TASK TO CARRY OUT
Write the material out again exactly as it stands.

── INFORMATION SHOWN

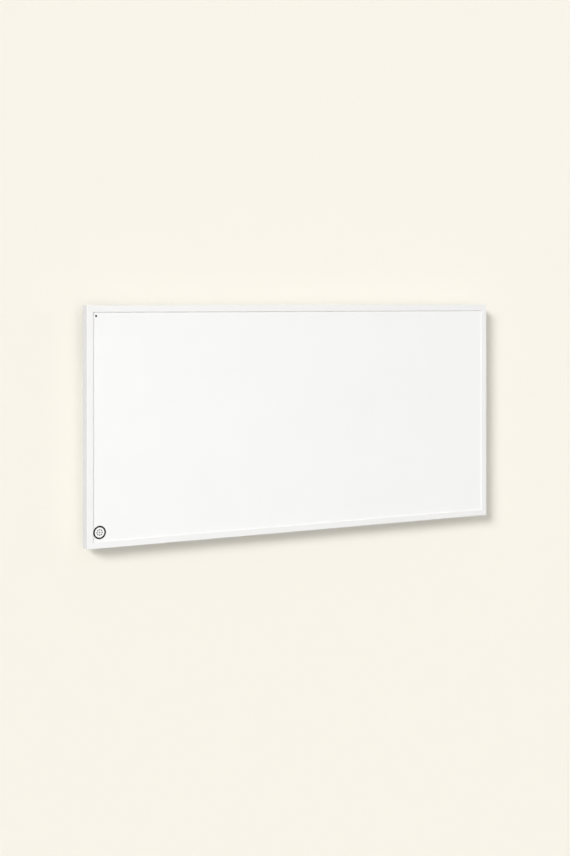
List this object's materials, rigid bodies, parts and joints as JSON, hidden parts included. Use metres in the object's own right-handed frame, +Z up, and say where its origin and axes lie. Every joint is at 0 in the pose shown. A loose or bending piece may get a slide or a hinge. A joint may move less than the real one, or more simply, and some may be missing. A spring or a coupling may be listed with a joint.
{
  "type": "infrared panel heater",
  "caption": "Flat wall-hung infrared heater: a recessed white front plate in a mitred white frame, a small dark indicator window, a rear control box and hook-on wall brackets.",
  "frame": {"origin": "on the wall plane, at the centre of the four wall screw holes of the wall brackets, straight behind the middle of the panel", "axes": "+X to the right along the panel as seen from the room, +Y into the wall, +Z up; the front plate faces -Y"},
  "size_m": [1.195, 0.055, 0.595],
  "materials": {
    "white_frame": "satin",
    "white_plate": "satin",
    "smoked_lens": "gloss",
    "clear_guide": "gloss",
    "galvanised_steel": "satin",
    "zinc_screw": "satin",
    "bracket_steel": "satin",
    "mill_aluminium": "satin",
    "box_plastic": "matte",
    "silicone_gasket": "matte",
    "dark_rubber": "matte",
    "felt": "matte",
    "element_sheet": "satin",
    "carbon_strip": "matte",
    "copper_bar": "satin",
    "foil": "gloss",
    "mineral_board": "matte",
    "circuit_board": "satin",
    "relay_case": "satin",
    "module_case": "satin",
    "shield_can": "satin",
    "led_body": "gloss",
    "terminal_nylon": "satin",
    "plated_brass": "satin",
    "switch_plastic": "satin",
    "gland_nylon": "satin",
    "brown_lead": "satin",
    "blue_lead": "satin",
    "earth_green": "satin",
    "cutout_case": "satin"
  },
  "bodies": {
    "wall_mount": {"wall_bracket_left": "bracket_steel", "wall_bracket_right": "bracket_steel"},
    "heater": {"board_screws": "zinc_screw", "box_gasket": "dark_rubber", "box_lid": "box_plastic", "box_screws": "zinc_screw", "control_board": "circuit_board", "control_box": "box_plastic", "corner_cleats": "mill_aluminium", "corner_screws": "zinc_screw", "cutout_lead": "brown_lead", "earth_lead": "earth_green", "earth_nut": "plated_brass", "earth_stud": "plated_brass", "edge_felt": "felt", "element_back_sheet": "element_sheet", "element_front_sheet": "element_sheet", "frame_bottom": "white_frame", "frame_left": "white_frame", "frame_right": "white_frame", "frame_top": "white_frame", "front_plate": "white_plate", "gland_body": "gland_nylon", "gland_cap": "gland_nylon", "gland_locknut": "gland_nylon", "gland_seal": "dark_rubber", "hanger_rail_lower": "galvanised_steel", "hanger_rail_upper": "galvanised_steel", "heating_strips": "carbon_strip", "indicator_led": "led_body", "indicator_lens": "smoked_lens", "insulation_board": "mineral_board", "lead_grommet": "dark_rubber", "lid_screws": "zinc_screw", "light_guide": "clear_guide", "link_busbar": "copper_bar", "live_busbar": "copper_bar", "live_lead": "brown_lead", "neutral_busbar": "copper_bar", "neutral_lead": "blue_lead", "plate_gasket": "silicone_gasket", "power_module": "module_case", "radio_module": "shield_can", "rail_rivets": "mill_aluminium", "rear_plate": "galvanised_steel", "rear_plate_screws": "zinc_screw", "reflector_foil": "foil", "relay": "relay_case", "supply_leads": "brown_lead", "switch_blades": "plated_brass", "switch_housing": "switch_plastic", "switch_leads": "brown_lead", "terminal_block": "terminal_nylon", "terminal_screws": "plated_brass", "thermal_cutout": "cutout_case"},
    "rocker": {"switch_rocker": "switch_plastic"}
  },
  "joints": [
    {"name": "hang_lift", "type": "slide", "parent": "wall_mount", "child": "heater", "axis": [0, 0, 1], "range_m": [0, 0.0115]},
    {"name": "power_rocker", "type": "hinge", "parent": "heater", "child": "rocker", "pos_m": [-0.5825, -0.01515, 0.19], "axis": [0, 1, 0], "range_deg": [0, 20]}
  ]
}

────

WRITTEN ANSWER
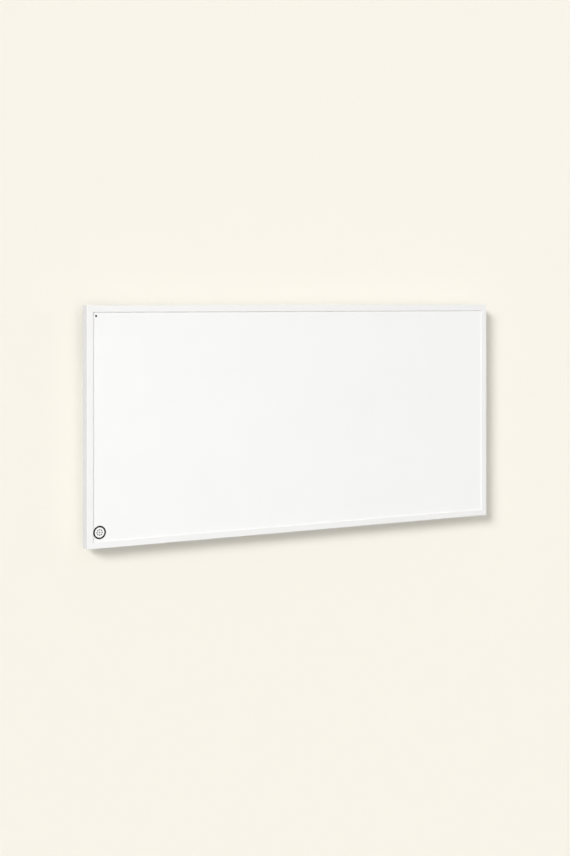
List this object's materials, rigid bodies, parts and joints as JSON, hidden parts included. Use metres in the object's own right-handed frame, +Z up, and say where its origin and axes lie. Every joint is at 0 in the pose shown. A loose or bending piece may get a slide or a hinge. A joint may move less than the real one, or more simply, and some may be missing. A spring or a coupling may be listed with a joint.
{
  "type": "infrared panel heater",
  "caption": "Flat wall-hung infrared heater: a recessed white front plate in a mitred white frame, a small dark indicator window, a rear control box and hook-on wall brackets.",
  "frame": {"origin": "on the wall plane, at the centre of the four wall screw holes of the wall brackets, straight behind the middle of the panel", "axes": "+X to the right along the panel as seen from the room, +Y into the wall, +Z up; the front plate faces -Y"},
  "size_m": [1.195, 0.055, 0.595],
  "materials": {
    "white_frame": "satin",
    "white_plate": "satin",
    "smoked_lens": "gloss",
    "clear_guide": "gloss",
    "galvanised_steel": "satin",
    "zinc_screw": "satin",
    "bracket_steel": "satin",
    "mill_aluminium": "satin",
    "box_plastic": "matte",
    "silicone_gasket": "matte",
    "dark_rubber": "matte",
    "felt": "matte",
    "element_sheet": "satin",
    "carbon_strip": "matte",
    "copper_bar": "satin",
    "foil": "gloss",
    "mineral_board": "matte",
    "circuit_board": "satin",
    "relay_case": "satin",
    "module_case": "satin",
    "shield_can": "satin",
    "led_body": "gloss",
    "terminal_nylon": "satin",
    "plated_brass": "satin",
    "switch_plastic": "satin",
    "gland_nylon": "satin",
    "brown_lead": "satin",
    "blue_lead": "satin",
    "earth_green": "satin",
    "cutout_case": "satin"
  },
  "bodies": {
    "wall_mount": {"wall_bracket_left": "bracket_steel", "wall_bracket_right": "bracket_steel"},
    "heater": {"board_screws": "zinc_screw", "box_gasket": "dark_rubber", "box_lid": "box_plastic", "box_screws": "zinc_screw", "control_board": "circuit_board", "control_box": "box_plastic", "corner_cleats": "mill_aluminium", "corner_screws": "zinc_screw", "cutout_lead": "brown_lead", "earth_lead": "earth_green", "earth_nut": "plated_brass", "earth_stud": "plated_brass", "edge_felt": "felt", "element_back_sheet": "element_sheet", "element_front_sheet": "element_sheet", "frame_bottom": "white_frame", "frame_left": "white_frame", "frame_right": "white_frame", "frame_top": "white_frame", "front_plate": "white_plate", "gland_body": "gland_nylon", "gland_cap": "gland_nylon", "gland_locknut": "gland_nylon", "gland_seal": "dark_rubber", "hanger_rail_lower": "galvanised_steel", "hanger_rail_upper": "galvanised_steel", "heating_strips": "carbon_strip", "indicator_led": "led_body", "indicator_lens": "smoked_lens", "insulation_board": "mineral_board", "lead_grommet": "dark_rubber", "lid_screws": "zinc_screw", "light_guide": "clear_guide", "link_busbar": "copper_bar", "live_busbar": "copper_bar", "live_lead": "brown_lead", "neutral_busbar": "copper_bar", "neutral_lead": "blue_lead", "plate_gasket": "silicone_gasket", "power_module": "module_case", "radio_module": "shield_can", "rail_rivets": "mill_aluminium", "rear_plate": "galvanised_steel", "rear_plate_screws": "zinc_screw", "reflector_foil": "foil", "relay": "relay_case", "supply_leads": "brown_lead", "switch_blades": "plated_brass", "switch_housing": "switch_plastic", "switch_leads": "brown_lead", "terminal_block": "terminal_nylon", "terminal_screws": "plated_brass", "thermal_cutout": "cutout_case"},
    "rocker": {"switch_rocker": "switch_plastic"}
  },
  "joints": [
    {"name": "hang_lift", "type": "slide", "parent": "wall_mount", "child": "heater", "axis": [0, 0, 1], "range_m": [0, 0.0115]},
    {"name": "power_rocker", "type": "hinge", "parent": "heater", "child": "rocker", "pos_m": [-0.5825, -0.01515, 0.19], "axis": [0, 1, 0], "range_deg": [0, 20]}
  ]
}